Monday 14 February 2011

R Srikant and his Conlang Lin

Lin! The creator of this Chinese sounding auxlang is R Srikant, another conlanger from India. According to his website, he was working at the Indian Institute of Astrophysics in 2001. The website hasn't been updated for a decade so I don't know where he's now but even this little information is enough to dispel my earlier belief that Nikhil Sinha is the only conlanger in this country.

Lin was never designed to become an IAL. Instead, the creator defines his language as a "spatially compact lang" which means the language aims to convey thoughts by taking as less space as possible.

The 71 letter orthography of Lin is based on the Roman alphabet. There are no accented letters and no special letters in the sense of natural languages. 

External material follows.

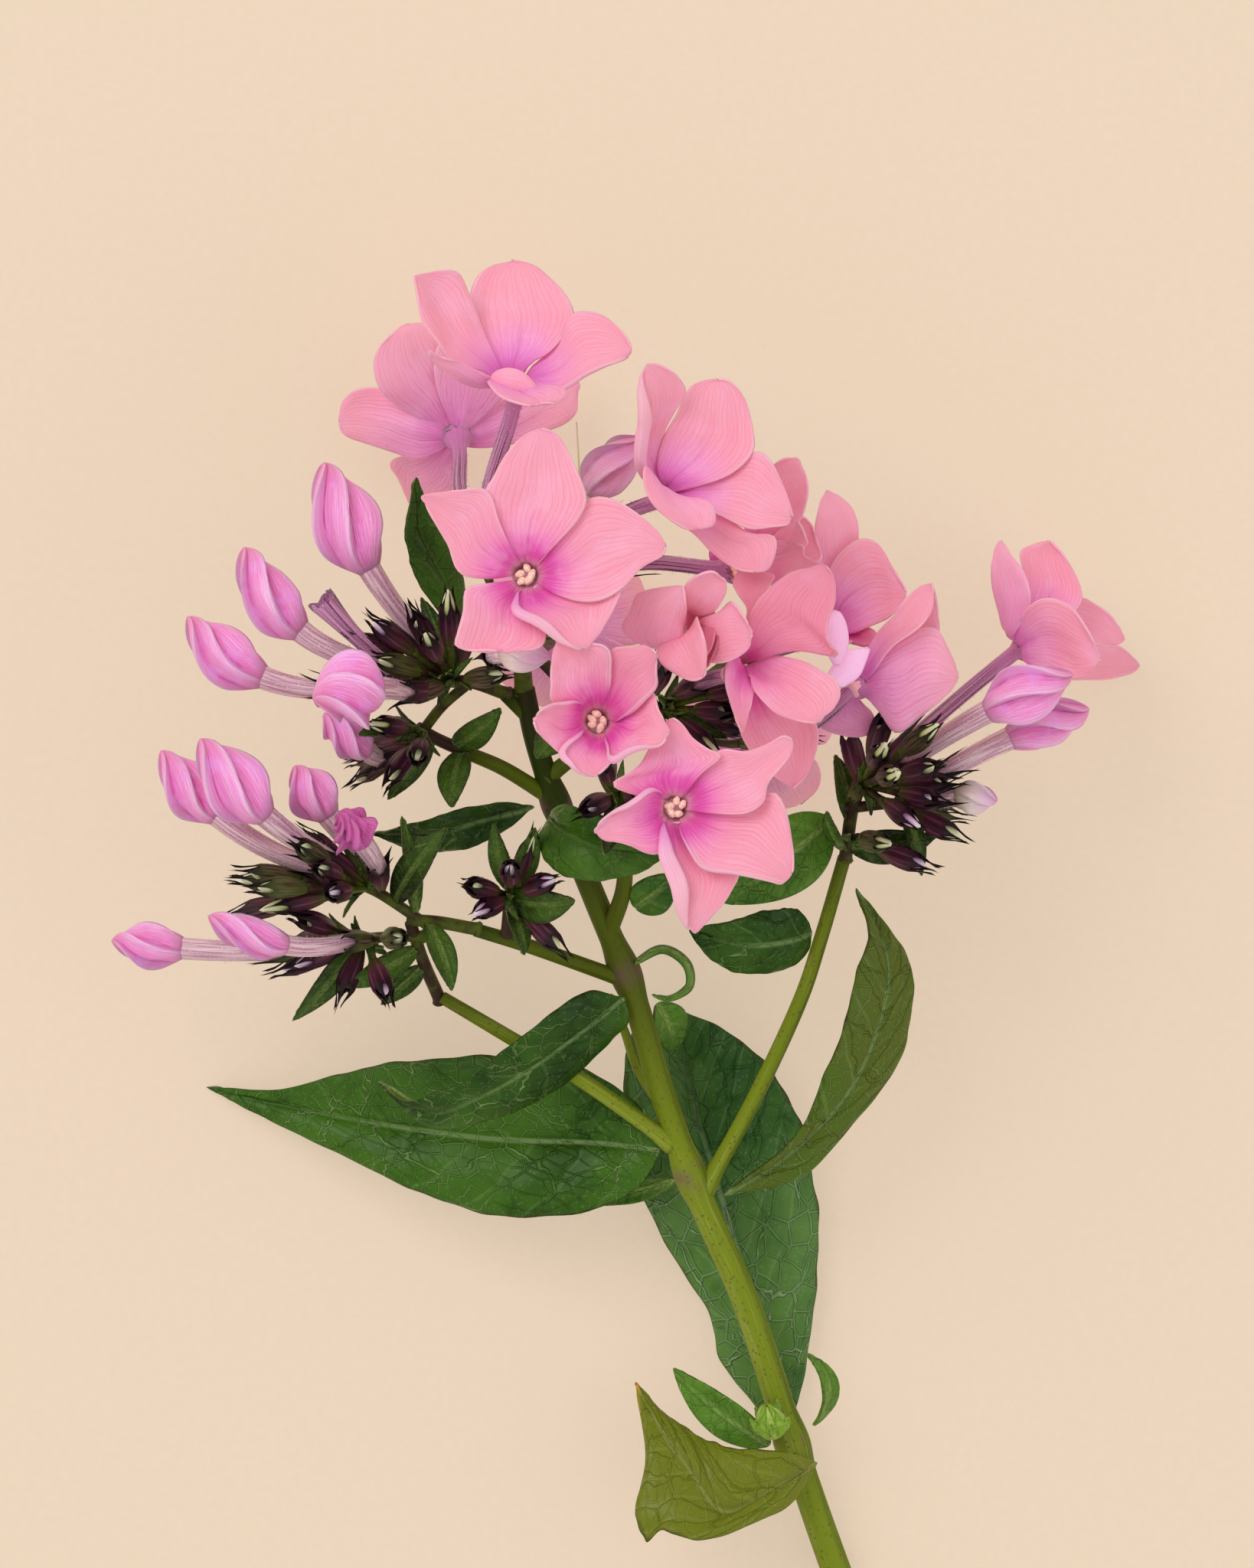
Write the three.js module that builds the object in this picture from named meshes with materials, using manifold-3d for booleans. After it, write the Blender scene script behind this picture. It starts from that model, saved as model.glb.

The author of language has been able to design the orthography by giving different phonetic values to lower case and upper case letters. Also, the numbers from zero to nine and these eight signs - +, =, \, |, :, *, ^ and % - are treated as separate letters in Lin and thus have their own phonetic values. The creator didn't even spare the empty space between two letters; even it is pronounced in some cases. 

Lin looks more like a computer algorithm then a real 'language.' At first, I thought Lin is like Lojban but I proved to be wrong. There are some fundamental differences between the two languages and the most important, I think, is: Lojban is designed to be as precise as possible but because Lin's sole aim is to achieve brevity, ambiguity has crept into the language. 

A word in Lin has, on an average, at least half a dozen meanings. The correct meaning is inferred from the context. To cite an example, the word 'a' in Lin can mean anything of these: good, beautiful, deep, God, love, beginning and help grant. In some cases, a word possesses as many as ten different meanings.

A grammar of Lin can be found on this webpage on the website of the Indian Institute of Astrophysics. Now let's have a look at three sample sentences from the grammar and see how much less of a space they occupy:

_u f+1_ 
Whom do you fear?

px v u
A bird sees you.

i N px)f+u
I know the bird that fears you.

Wow! It is economical but I doubt if I'll ever be able to learn it. I couldn't find any literature, the vocabulary is still small and I believe an average learner would require more grammatical explanations than are currently available on the website mentioned above.

1 comment:

  1. Fascinating stuff. You appear to be russki. Shto you duma of Droog-speak/Nadsat?